Following in the tradition of the marital narrative, Hill’s debut novel tracks a young couple from meeting to marriage, divorce and resolution of their separate paths.
Amy and Dennis are not meant to be together. When they first meet in a video store, it’s Amy’s best friend, Bunny, whom Dennis pursues. Dennis and Bunny soon realize their incompatibility after a sexual encounter that makes Dennis a less than sympathetic character. The novel skips around in time, never staying too long in one phase of the relationship, jumping from the argument that sends Amy packing to the couple’s first meeting back to Dennis finding e-mails from Amy’s short adulterous affair.
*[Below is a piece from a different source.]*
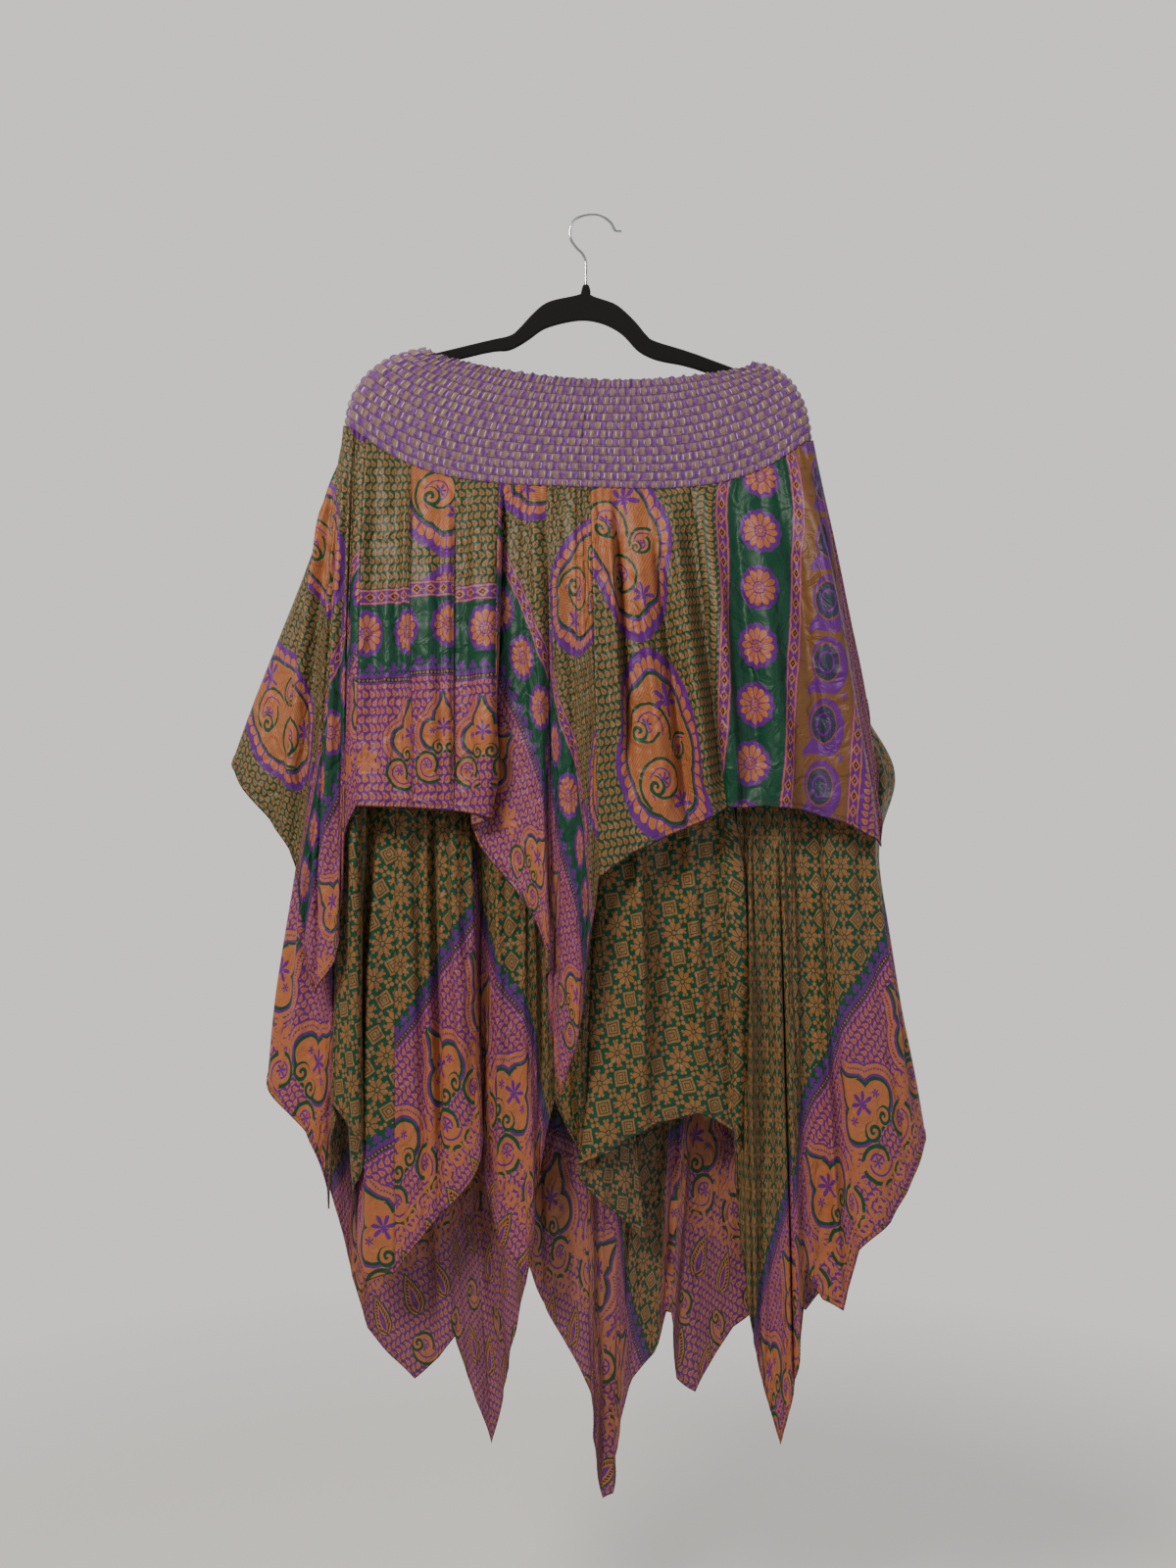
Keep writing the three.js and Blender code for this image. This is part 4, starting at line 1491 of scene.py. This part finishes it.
    def _relief(self, grid: np.ndarray, share: np.ndarray, drop: np.ndarray) -> np.ndarray:
        """The gathers, creases and soft unevenness, as millimetres out of the plain cloth."""
        along = run_along(grid[0])
        wander = waves(along, (0.4, 21, 0), (0.3, 8.3, 1))
        fine = (0.5 + 0.5 * np.sin(2 * np.pi * (along / self.gather_pitch + wander))) ** 1.4
        reach = 24 + waves(along, (16, 13.7, 0), (8, 5.1, 0))
        relief = self.gather_height * fine * np.exp(-((drop / reach) ** 1.3))
        broad = 0.5 + 0.5 * np.sin(2 * np.pi * (along / self.pucker_pitch + waves(along, (0.35, 37, 0))))
        fade_in = 1 - np.exp(-drop / self.pucker_start)
        relief = relief + self.pucker * broad * fade_in * np.exp(-((drop / self.pucker_reach) ** 1.5))
        cloth = run_along(grid[-1])
        at = self.columns["at"]
        order = np.arange(len(at))
        for crease in self.creases:
            centre = np.interp(crease.at + crease.drift * share, at, order)
            distance = cloth[None, :] - np.interp(centre, order, cloth)
            begun = np.clip((share - crease.top) / self.crease_fade, 0, 1)
            left = np.clip((crease.bottom - share) / self.crease_fade + 0.35, 0, 1)
            rise = np.exp(-((distance / crease.width) ** 2))
            relief = relief + self.depth * crease.height * (begun * left) * rise
        # Slow unevenness, by lengths in millimetres along the cloth and down it.
        soft = np.sin(cloth / 17 + 2 * np.sin(drop / 90)) + 0.7 * np.sin(cloth / 9.5 - drop / 70)
        flutter = np.sin(cloth / 11 + drop / 40) * np.clip(share * 3 - 2, 0, 1)
        ripple = np.sin(cloth / 6.1 + 1.7 * np.sin(drop / 63) + at / 9) * np.sin(cloth / 41 + drop / 150)
        return relief + (soft + 0.9 * ripple) * np.clip(drop / 90, 0, 1) + 1.1 * flutter

    def _hem_roll(self, down: np.ndarray) -> np.ndarray:
        """How much the turned hem stands out along the cloth's edge."""
        left = down[-1] - down
        return (self.roll * np.clip((self.roll_width - left) / 1.2, 0, 1))[..., None]

    def _span(self, start: float, end: float) -> np.ndarray:
        """The numbers of the columns from one fold to another."""
        at = self.columns["at"]
        first = int(np.argmin(np.abs(at - start)))
        last = int(np.argmin(np.abs(at - end))) if end < at[0] + 360 - 1e-6 else len(at)
        return np.arange(first, last + 1) % len(at)

    def _print(self, middle: np.ndarray, cut: np.ndarray) -> tuple[np.ndarray, np.ndarray]:
        """The print's coordinates on a panel, from how its stretches are laid.

        Args:
            middle: the whole tier's cloth.
            cut: the panel's columns.

        Returns:
            The coordinates at the left and at the right of each strip of the panel.
        """
        at = self.columns["at"]
        steps = np.linalg.norm(np.diff(middle, axis=1, append=middle[:, :1]), axis=-1)
        along = np.concatenate([np.zeros((len(middle), 1)), np.cumsum(steps, axis=1)], axis=1)
        drawn_in = along[int(len(middle) * self.calm_share)]
        along += (drawn_in - along) * self.gathered_share
        order = np.where((cut == 0) & (np.arange(len(cut)) > 0), len(at), cut)
        strips = at[cut[:-1]]
        result = np.zeros((2, len(middle), len(cut) - 1, 2))
        for lay in self.lays:
            inside = (at >= lay.start - 1e-6) & (at < lay.end - 1e-6)
            spots = np.flatnonzero(inside)
            near = (middle[:, spots, 0] - lay.x) ** 2 + (middle[:, spots, 2] - lay.z) ** 2
            best = np.unravel_index(np.argmin(near), near.shape)[1]
            turn = math.radians(lay.turn)
            chosen = (strips >= lay.start - 1e-6) & (strips < lay.end - 1e-6)
            for side in (0, 1):
                ends = slice(side, len(cut) - 1 + side)
                u = along[:, order[ends]][:, chosen] - along[:, spots[best], None]
                v = lay.z - middle[:, cut[ends], 2][:, chosen]
                result[side][:, chosen, 0] = lay.p + u * math.cos(turn) + v * math.sin(turn)
                result[side][:, chosen, 1] = lay.q - u * math.sin(turn) + v * math.cos(turn)
        return result[0], result[1]

    def _stitches(
        self, panel: Panel, outer: np.ndarray, normal: np.ndarray, down: np.ndarray
    ) -> bpy.types.Object:
        """Sews a line of stitches along a panel's hem.

        Args:
            panel: the panel.
            outer: its right side.
            normal: its outward normals.
            down: how far down each point is.

        Returns:
            The stitches as one object.
        """
        inset, pitch, long = 4.2, 3.4, 2.3
        width, lift = 0.55, 0.35
        share = np.array([np.interp(d[-1] - inset, d, np.arange(len(d))) for d in down.T])
        low = np.floor(share).astype(int)
        part = (share - low)[:, None]
        columns = np.arange(outer.shape[1])
        high = np.minimum(low + 1, len(outer) - 1)
        line = outer[low, columns] * (1 - part) + outer[high, columns] * part
        out = normal[low, columns]
        along = run_along(line)
        starts = np.arange(pitch / 2, along[-1] - long, pitch)

        def spot(places: np.ndarray, values: np.ndarray) -> np.ndarray:
            """Values at places along the hem."""
            return np.stack([np.interp(places, along, values[:, k]) for k in range(3)], axis=-1)

        first, second = spot(starts, line), spot(starts + long, line)
        up = spot(starts + long / 2, out)
        way = second - first
        across = np.cross(way, up)
        across /= np.maximum(np.linalg.norm(across, axis=-1, keepdims=True), 1e-9)
        points = np.stack(
            [
                first - across * width / 2,
                first + across * width / 2,
                second + across * width / 2,
                second - across * width / 2,
                (first * 3 + second) / 4 + up * lift,
                (first + second * 3) / 4 + up * lift,
            ],
            axis=1,
        )
        faces = np.array([[0, 4, 5, 3], [1, 2, 5, 4], [0, 1, 4, 4], [3, 5, 2, 2], [0, 3, 2, 1]])
        base = np.arange(len(points))[:, None, None] * 6
        listed = [list(dict.fromkeys(f)) for f in (faces[None] + base).reshape(-1, 4).tolist()]
        name = panel.name + "_hem_stitches"
        mesh = bpy.data.meshes.new(name)
        mesh.from_pydata((points.reshape(-1, 3) * MM).tolist(), [], listed)
        mesh.materials.append(thread_material())
        mesh.update()
        piece = in_scene(name, mesh)
        return settle(piece)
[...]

Unfortunately, the reader never invests in the relationship; Amy is a sour killjoy and Dennis a pedantic egomaniac, and the few times that Hill spends time on the positive aspects of their relationship—such as when Dennis tells Amy that hurting her would be like hurting himself and that she’s safe—feel forced. But Hill writes with a clean, clear prose, and his sense of pacing keeps the pages turning. The strongest sections come after the couple has broken and each embarks on personal journeys to get beyond the marriage; the characters become more likeable when not having to relate to each other. These scenes are interspersed with scenes from earlier times in the relationship, and Hill finally allows readers to follow the characters without interruption rather than requiring guesswork to figure out where in the chronology each scene lies. Dennis meets a 15-year-old nymphet with whom he embarks on a cross-country trip. Amy leaves her job as a publicist, becomes a teacher and gets involved with a colleague at the community college where she works. After both of these affairs, Amy and Dennis feel they can shed the pain and anger they’ve been carrying since their divorce.
Unappealing leads prevent this otherwise compelling exploration of human relationships from fully resonating.